The University of Bern develops a new approach to control agricultural pests

In a new study, researchers from the University of Bern developed an experimental approach that opens up a new avenue for the improvement of biological control strategies towards a more sustainable, pesticide-free agriculture.

Pesticides in Agriculture
The experimental approach developed at the University of Bern will be essential to reduce pesticide use in agriculture.

Over the past decade, scientists at the Institute of Plant Sciences (IPS) at the University of Bern have unraveled the mechanisms that explain the success of western corn rootworm, a serious agicultural pest, including how it resists the attack of biological control agents such as entomopathogenic nematodes (parasitic roundworms), and their associated bacterial partners.

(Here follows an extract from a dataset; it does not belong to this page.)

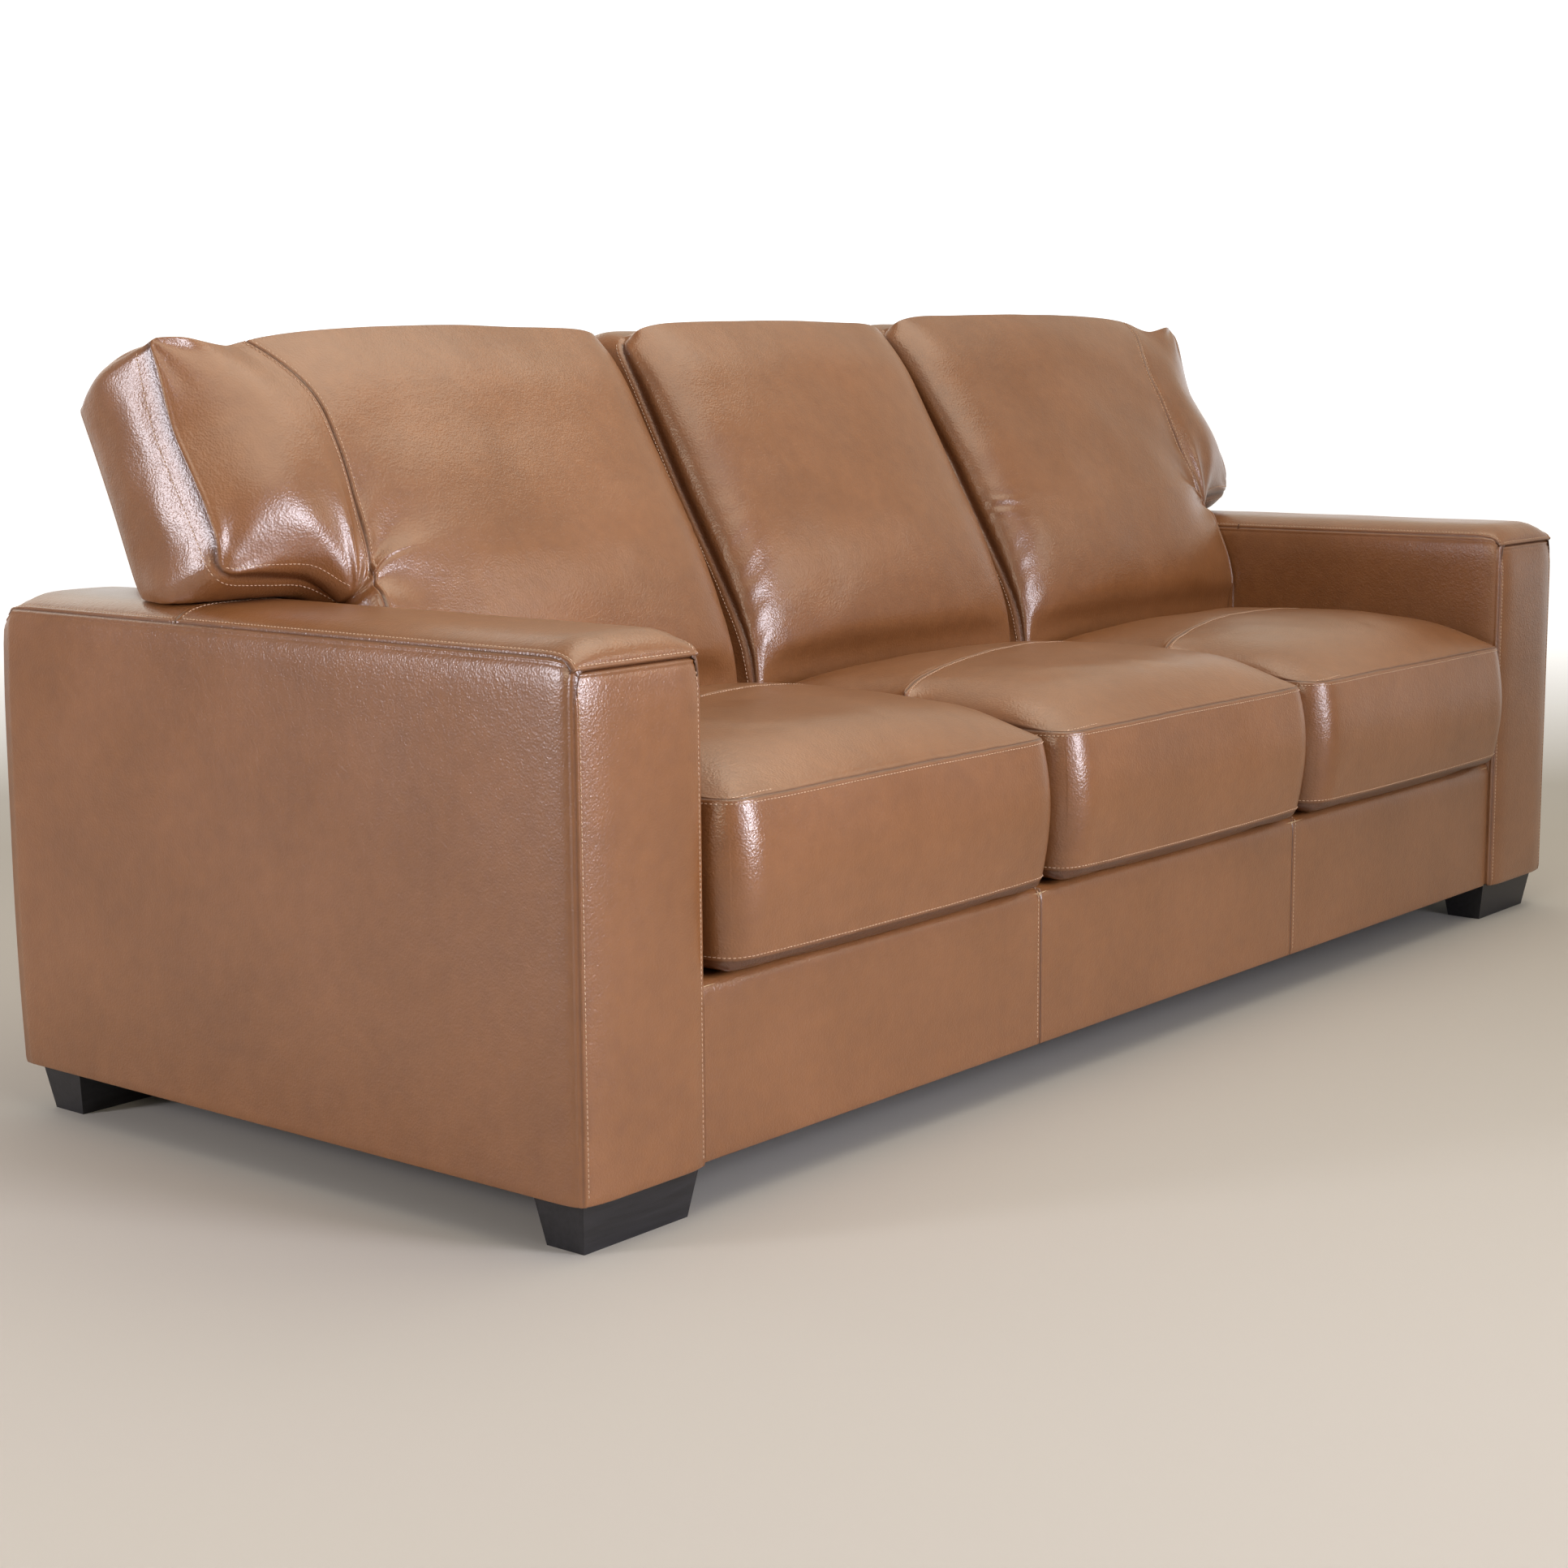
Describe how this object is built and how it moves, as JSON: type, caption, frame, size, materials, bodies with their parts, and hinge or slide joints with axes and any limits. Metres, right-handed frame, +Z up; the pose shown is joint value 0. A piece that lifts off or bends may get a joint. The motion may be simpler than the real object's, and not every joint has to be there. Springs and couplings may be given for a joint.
{
  "type": "three-seat sofa",
  "caption": "Leather sofa with broad padded arms, loose seat cushions, pillow backs whose outer wings lie over the arms, and short tapered wooden legs.",
  "frame": {"origin": "bottom centre of the bounding box, on the floor", "axes": "+X along the length, to the right of someone facing the sofa; the seat faces -Y; +Z up"},
  "size_m": [2.24, 0.9502, 0.93],
  "materials": {
    "leather": "semi-gloss caramel brown leather, slightly mottled",
    "leg_wood": "dark charcoal satin stain",
    "frame_wood": "raw plywood and pine",
    "board": "raw fibreboard",
    "foam": "open foam with wadding",
    "deck_cloth": "plain dark lining cloth",
    "webbing": "woven elastic",
    "spring_steel": "bright drawn wire",
    "zinc_steel": "zinc plated"
  },
  "bodies": {
    "sofa_frame": {"arm_bolts": "zinc_steel", "back_top_rail": "frame_wood", "back_uprights": "frame_wood", "back_webbing": "webbing", "base_front_left_panel": "leather", "base_front_middle_panel": "leather", "base_front_right_panel": "leather", "corner_blocks": "frame_wood", "dust_cover": "deck_cloth", "left_arm_end_boards": "frame_wood", "left_arm_front_panel": "leather", "left_arm_inside_panel": "leather", "left_arm_outside_panel": "leather", "left_arm_rails": "frame_wood", "left_arm_side_boards": "board", "left_arm_side_padding": "foam", "left_arm_top_front_panel": "leather", "left_arm_top_pad": "foam", "left_arm_top_rear_panel": "leather", "left_back_cover": "leather", "left_back_filling": "foam", "left_front_leg": "leg_wood", "left_rear_leg": "leg_wood", "leg_hanger_bolts": "zinc_steel", "leg_tee_nuts": "zinc_steel", "middle_back_cover": "leather", "middle_back_filling": "foam", "outside_back_board": "board", "outside_back_panel": "leather", "right_arm_end_boards": "frame_wood", "right_arm_front_panel": "leather", "right_arm_inside_panel": "leather", "right_arm_outside_panel": "leather", "right_arm_rails": "frame_wood", "right_arm_side_boards": "board", "right_arm_side_padding": "foam", "right_arm_top_front_panel": "leather", "right_arm_top_pad": "foam", "right_arm_top_rear_panel": "leather", "right_back_cover": "leather", "right_back_filling": "foam", "right_front_leg": "leg_wood", "right_rear_leg": "leg_wood", "seat_cross_rails": "frame_wood", "seat_deck_cloth": "deck_cloth", "seat_front_rail": "frame_wood", "seat_rear_rail": "frame_wood", "sinuous_springs": "spring_steel", "spring_clips": "spring_steel", "spring_rear_rails": "frame_wood"},
    "left_seat_cushion": {"left_seat_cover": "leather", "left_seat_underside": "deck_cloth", "left_seat_foam": "foam"},
    "middle_seat_cushion": {"middle_seat_cover": "leather", "middle_seat_underside": "deck_cloth", "middle_seat_foam": "foam"},
    "right_seat_cushion": {"right_seat_cover": "leather", "right_seat_underside": "deck_cloth", "right_seat_foam": "foam"}
  },
  "joints": [
    {"name": "left_seat_lift", "type": "slide", "parent": "sofa_frame", "child": "left_seat_cushion", "axis": [0, -0.5, 0.866], "range_m": [0, 0.6]},
    {"name": "middle_seat_lift", "type": "slide", "parent": "sofa_frame", "child": "middle_seat_cushion", "axis": [0, -0.5, 0.866], "range_m": [0, 0.6]},
    {"name": "right_seat_lift", "type": "slide", "parent": "sofa_frame", "child": "right_seat_cushion", "axis": [0, -0.5, 0.866], "range_m": [0, 0.6]}
  ]
}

"We hypothesized that by improving the capacity of the pathogenic bacteria associated to the parasitic roundworms to resist benzoxazinoids, we may be able increase the lethality of this deadly symbiotic pair against western corn rootworm larvae", says Dr. Ricardo Machado from the Institute of Plant Sciences (IPS) at the University of Bern, who led the study. The researchers collected parasitic roundworms from all around the world, isolated their pathogenic bacterial partners and exposed them to high doses of benzoxazinoids for several generations.

Closing the gap between fundamental science and sustainable agriculture

Thanks to a collaboration with Prof. Dr. Helge Bode from the Institute for Molecular Biosciences of the Goethe University Frankfurt and Prof. Dr. Siegfried Hapfelmeier from the Institute of Infectious Diseases (IFIK) of the University of Bern within the Interfaculty Research Cooperation One Health, the scientists also identified the genetic mechanism that allows selected bacteria to resist benzoxazinoids.

The results of the study are particularly relevant for the biological control of agricultural pests. "We are very much looking forward to testing our approach in an agriculturally realistic field setting, and, in the long run, to contribute to a more sustainable, pesticide-free crop production," concludes Dr. Ricardo Machado.